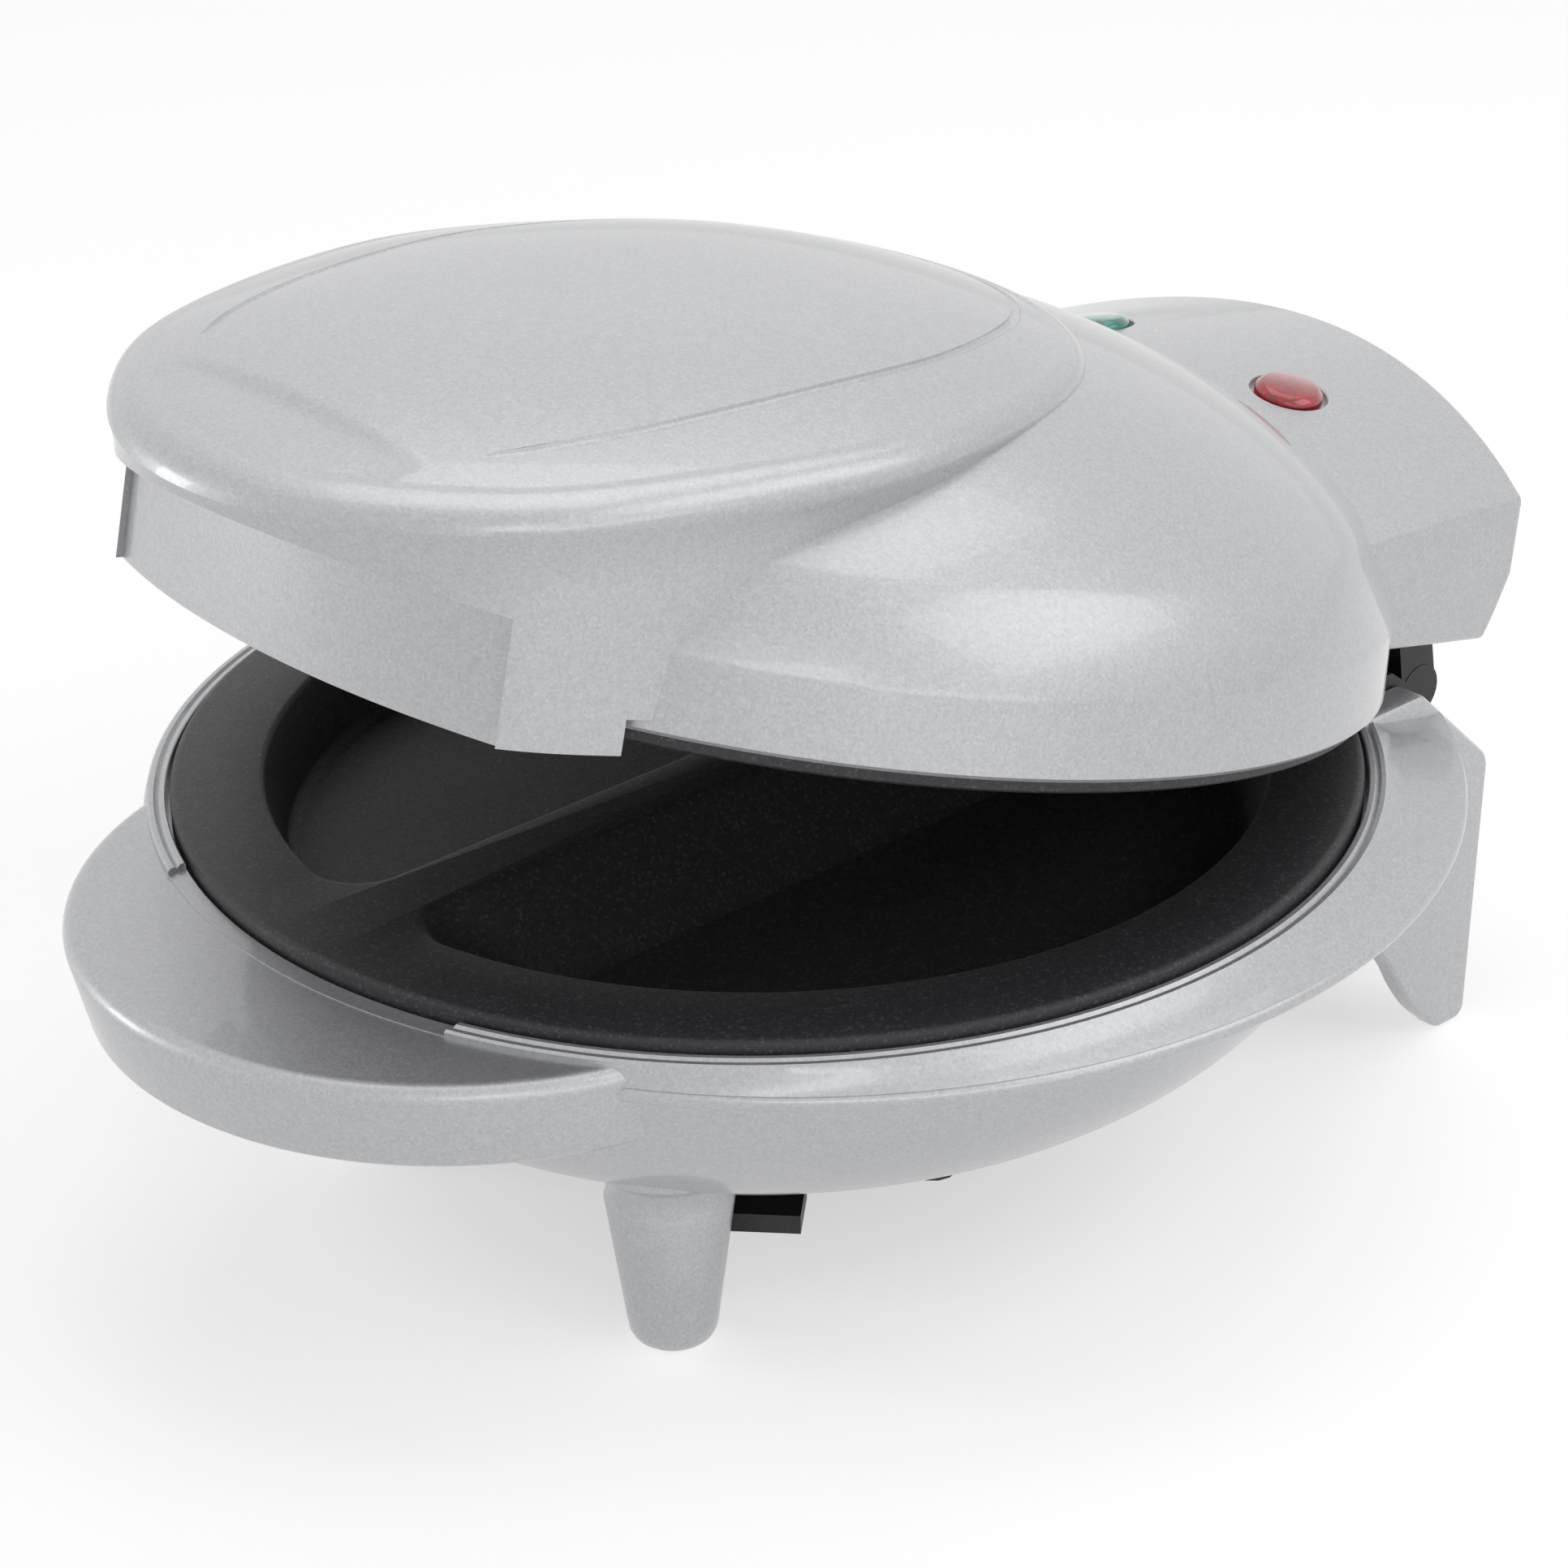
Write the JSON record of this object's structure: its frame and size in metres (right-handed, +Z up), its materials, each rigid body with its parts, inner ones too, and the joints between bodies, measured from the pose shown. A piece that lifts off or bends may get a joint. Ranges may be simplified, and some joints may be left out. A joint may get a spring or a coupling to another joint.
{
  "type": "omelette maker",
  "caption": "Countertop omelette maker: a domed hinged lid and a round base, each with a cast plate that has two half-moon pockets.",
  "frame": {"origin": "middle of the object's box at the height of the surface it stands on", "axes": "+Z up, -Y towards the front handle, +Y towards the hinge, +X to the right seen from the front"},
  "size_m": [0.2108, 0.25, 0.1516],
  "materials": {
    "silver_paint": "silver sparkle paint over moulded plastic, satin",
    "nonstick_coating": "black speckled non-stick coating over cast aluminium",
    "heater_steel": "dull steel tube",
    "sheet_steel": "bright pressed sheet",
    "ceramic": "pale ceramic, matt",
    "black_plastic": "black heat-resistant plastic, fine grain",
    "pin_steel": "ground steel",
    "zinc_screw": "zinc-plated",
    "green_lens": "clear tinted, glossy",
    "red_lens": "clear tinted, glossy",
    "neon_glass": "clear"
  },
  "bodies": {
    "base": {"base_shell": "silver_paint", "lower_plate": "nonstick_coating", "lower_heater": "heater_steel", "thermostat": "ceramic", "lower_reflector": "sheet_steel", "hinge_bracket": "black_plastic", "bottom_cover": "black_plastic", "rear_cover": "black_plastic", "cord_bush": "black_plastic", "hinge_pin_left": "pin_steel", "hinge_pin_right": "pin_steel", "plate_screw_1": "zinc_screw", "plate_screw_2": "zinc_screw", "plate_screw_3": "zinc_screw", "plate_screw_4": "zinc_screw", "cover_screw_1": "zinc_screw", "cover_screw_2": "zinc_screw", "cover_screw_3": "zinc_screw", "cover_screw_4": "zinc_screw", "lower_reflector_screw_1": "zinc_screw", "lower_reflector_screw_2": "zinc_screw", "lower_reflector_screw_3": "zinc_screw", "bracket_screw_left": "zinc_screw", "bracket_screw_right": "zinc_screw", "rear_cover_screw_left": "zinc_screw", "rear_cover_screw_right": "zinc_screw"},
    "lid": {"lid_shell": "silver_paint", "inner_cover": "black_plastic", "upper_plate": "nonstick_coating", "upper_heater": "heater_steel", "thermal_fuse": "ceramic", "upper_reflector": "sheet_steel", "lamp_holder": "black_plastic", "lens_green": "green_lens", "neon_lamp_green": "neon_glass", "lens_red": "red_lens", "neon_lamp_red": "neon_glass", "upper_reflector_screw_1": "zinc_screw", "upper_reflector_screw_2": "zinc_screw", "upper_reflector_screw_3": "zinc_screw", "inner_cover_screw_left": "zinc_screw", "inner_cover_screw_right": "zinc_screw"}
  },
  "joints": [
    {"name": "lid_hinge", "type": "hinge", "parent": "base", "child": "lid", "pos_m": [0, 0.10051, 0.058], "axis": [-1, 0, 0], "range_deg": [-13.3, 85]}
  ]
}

## What to produce:
Output all of the data again, exactly.

## Task solution:
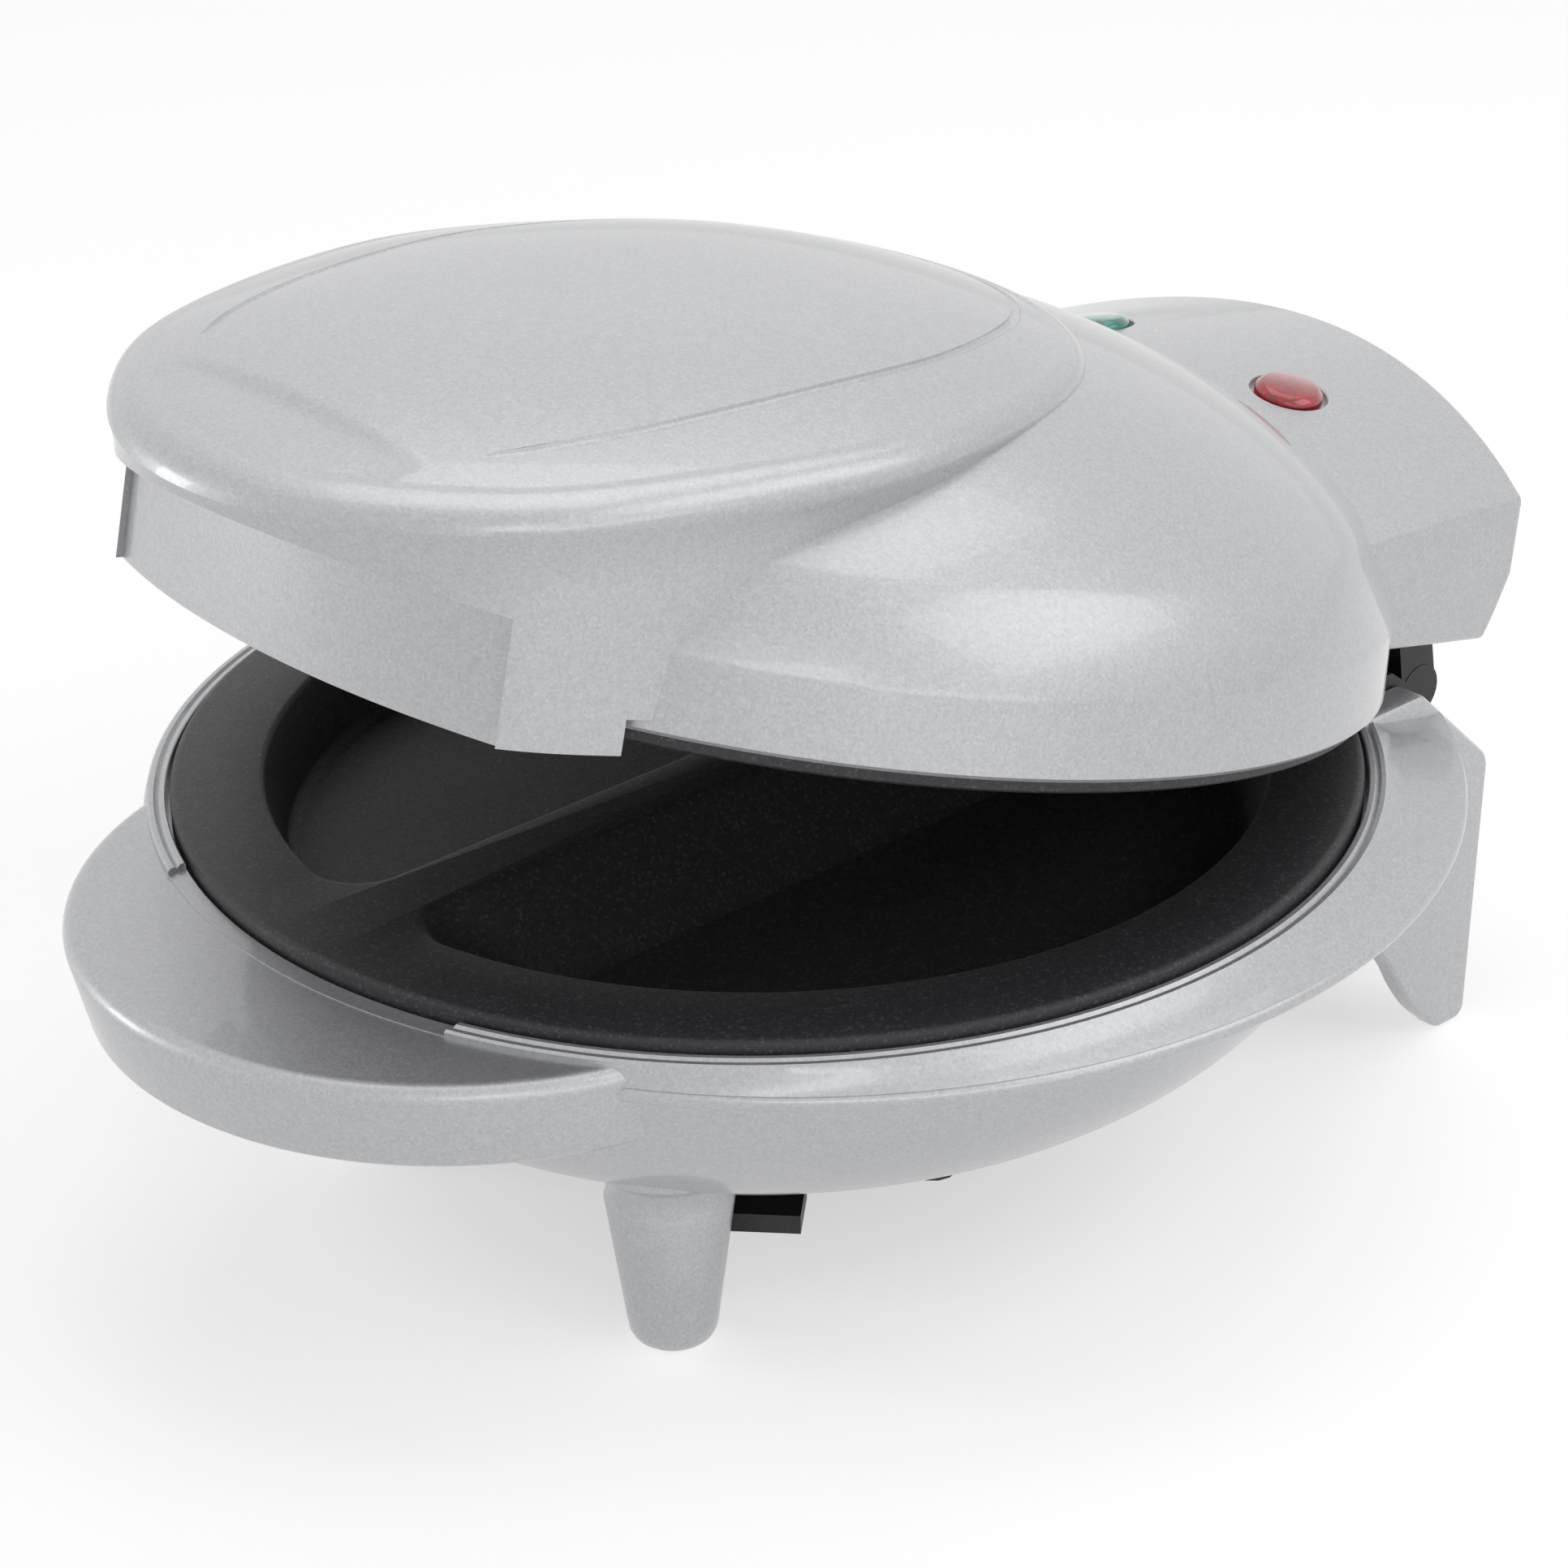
Write the JSON record of this object's structure: its frame and size in metres (right-handed, +Z up), its materials, each rigid body with its parts, inner ones too, and the joints between bodies, measured from the pose shown. A piece that lifts off or bends may get a joint. Ranges may be simplified, and some joints may be left out. A joint may get a spring or a coupling to another joint.
{
  "type": "omelette maker",
  "caption": "Countertop omelette maker: a domed hinged lid and a round base, each with a cast plate that has two half-moon pockets.",
  "frame": {"origin": "middle of the object's box at the height of the surface it stands on", "axes": "+Z up, -Y towards the front handle, +Y towards the hinge, +X to the right seen from the front"},
  "size_m": [0.2108, 0.25, 0.1516],
  "materials": {
    "silver_paint": "silver sparkle paint over moulded plastic, satin",
    "nonstick_coating": "black speckled non-stick coating over cast aluminium",
    "heater_steel": "dull steel tube",
    "sheet_steel": "bright pressed sheet",
    "ceramic": "pale ceramic, matt",
    "black_plastic": "black heat-resistant plastic, fine grain",
    "pin_steel": "ground steel",
    "zinc_screw": "zinc-plated",
    "green_lens": "clear tinted, glossy",
    "red_lens": "clear tinted, glossy",
    "neon_glass": "clear"
  },
  "bodies": {
    "base": {"base_shell": "silver_paint", "lower_plate": "nonstick_coating", "lower_heater": "heater_steel", "thermostat": "ceramic", "lower_reflector": "sheet_steel", "hinge_bracket": "black_plastic", "bottom_cover": "black_plastic", "rear_cover": "black_plastic", "cord_bush": "black_plastic", "hinge_pin_left": "pin_steel", "hinge_pin_right": "pin_steel", "plate_screw_1": "zinc_screw", "plate_screw_2": "zinc_screw", "plate_screw_3": "zinc_screw", "plate_screw_4": "zinc_screw", "cover_screw_1": "zinc_screw", "cover_screw_2": "zinc_screw", "cover_screw_3": "zinc_screw", "cover_screw_4": "zinc_screw", "lower_reflector_screw_1": "zinc_screw", "lower_reflector_screw_2": "zinc_screw", "lower_reflector_screw_3": "zinc_screw", "bracket_screw_left": "zinc_screw", "bracket_screw_right": "zinc_screw", "rear_cover_screw_left": "zinc_screw", "rear_cover_screw_right": "zinc_screw"},
    "lid": {"lid_shell": "silver_paint", "inner_cover": "black_plastic", "upper_plate": "nonstick_coating", "upper_heater": "heater_steel", "thermal_fuse": "ceramic", "upper_reflector": "sheet_steel", "lamp_holder": "black_plastic", "lens_green": "green_lens", "neon_lamp_green": "neon_glass", "lens_red": "red_lens", "neon_lamp_red": "neon_glass", "upper_reflector_screw_1": "zinc_screw", "upper_reflector_screw_2": "zinc_screw", "upper_reflector_screw_3": "zinc_screw", "inner_cover_screw_left": "zinc_screw", "inner_cover_screw_right": "zinc_screw"}
  },
  "joints": [
    {"name": "lid_hinge", "type": "hinge", "parent": "base", "child": "lid", "pos_m": [0, 0.10051, 0.058], "axis": [-1, 0, 0], "range_deg": [-13.3, 85]}
  ]
}